Sheridan is full of praise for the new generation of Irish filmmakers who stormed the Oscars this year.
“I thought Viva was great, Room and Brooklyn, Sing Street too. I’m not just bullshitting, saying it because I’m trying to be nice to those guys. It was a really exceptional year for Irish film. I think Viva was the least recognised and probably one of the most interesting because it was such an unusual subject matter, Cuba and the transsexual world.
“There’s a quantum leap that can happen. It could happen with the Irish film industry. Hopefully it does. We can push out and change things.”
Sheridan has a number of projects in development, including the semi-autobiographical Sheriff Street, named after the Dublin neighbourhood where he grew up.
He’s also been working on a documentary series about the Sophie Toscan Du Plantier case, the unsolved murder which occurred near Schull in 1996. Sheridan has met former suspect Ian Bailey “quite a few times” as part of the project.

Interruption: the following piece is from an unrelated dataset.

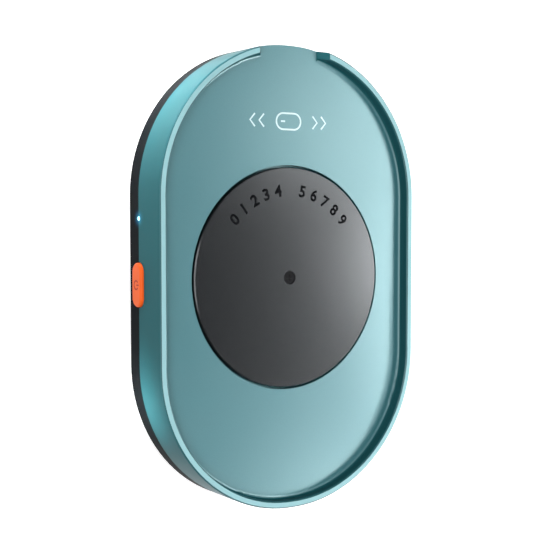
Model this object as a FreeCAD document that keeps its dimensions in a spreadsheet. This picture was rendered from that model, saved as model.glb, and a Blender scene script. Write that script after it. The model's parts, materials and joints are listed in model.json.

“It’s a documentary about the families of Sophie Du Plantier, Ian Bailey, the whole thing. We’re trying to examine a cold case, figure out what happened... I think it’ll be three or four documentaries. I’m making it with Donal McIntyre, the journalist. He’s making it for the BBC and TV3.”
Sheridan has also enjoyed working with his brother Peter on Meet the Quare Fellow, a play about Brendan Behan, which recently showed at Clontarf’s Viking Theatre.

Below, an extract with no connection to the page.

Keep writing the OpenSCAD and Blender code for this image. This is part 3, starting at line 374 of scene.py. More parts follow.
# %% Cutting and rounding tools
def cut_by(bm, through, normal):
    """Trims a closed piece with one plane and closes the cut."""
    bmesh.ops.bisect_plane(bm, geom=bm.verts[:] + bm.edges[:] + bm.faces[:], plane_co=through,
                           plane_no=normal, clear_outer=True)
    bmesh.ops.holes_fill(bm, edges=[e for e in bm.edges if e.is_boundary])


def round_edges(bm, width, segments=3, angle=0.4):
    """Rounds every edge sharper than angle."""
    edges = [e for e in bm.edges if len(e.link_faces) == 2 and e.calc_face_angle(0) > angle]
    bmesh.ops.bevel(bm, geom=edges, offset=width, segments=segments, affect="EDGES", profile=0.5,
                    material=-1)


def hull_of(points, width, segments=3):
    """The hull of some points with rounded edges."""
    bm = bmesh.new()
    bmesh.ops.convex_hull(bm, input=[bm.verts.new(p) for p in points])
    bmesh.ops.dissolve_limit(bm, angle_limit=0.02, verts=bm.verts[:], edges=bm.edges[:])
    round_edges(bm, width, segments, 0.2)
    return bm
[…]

Revisiting the seafront suburb has him reminiscing about his first ever performance in a play there as a boy.
“My dad did a show which he wrote, produced and directed. He had the good sense to have all the girls in the neighbourhood in bikinis and hula hoop skirts. And he was the king of the island! That was my first appearance on stage in Clontarf.”
His parents were steeped in theatre and very active within the inner city community where he grew up — an area that has recently been rocked by gangland crime.
“I often think of them in relation to what’s happening,” he says.
For now, however, Sheridan has the wild beauty of West Cork to look forward to.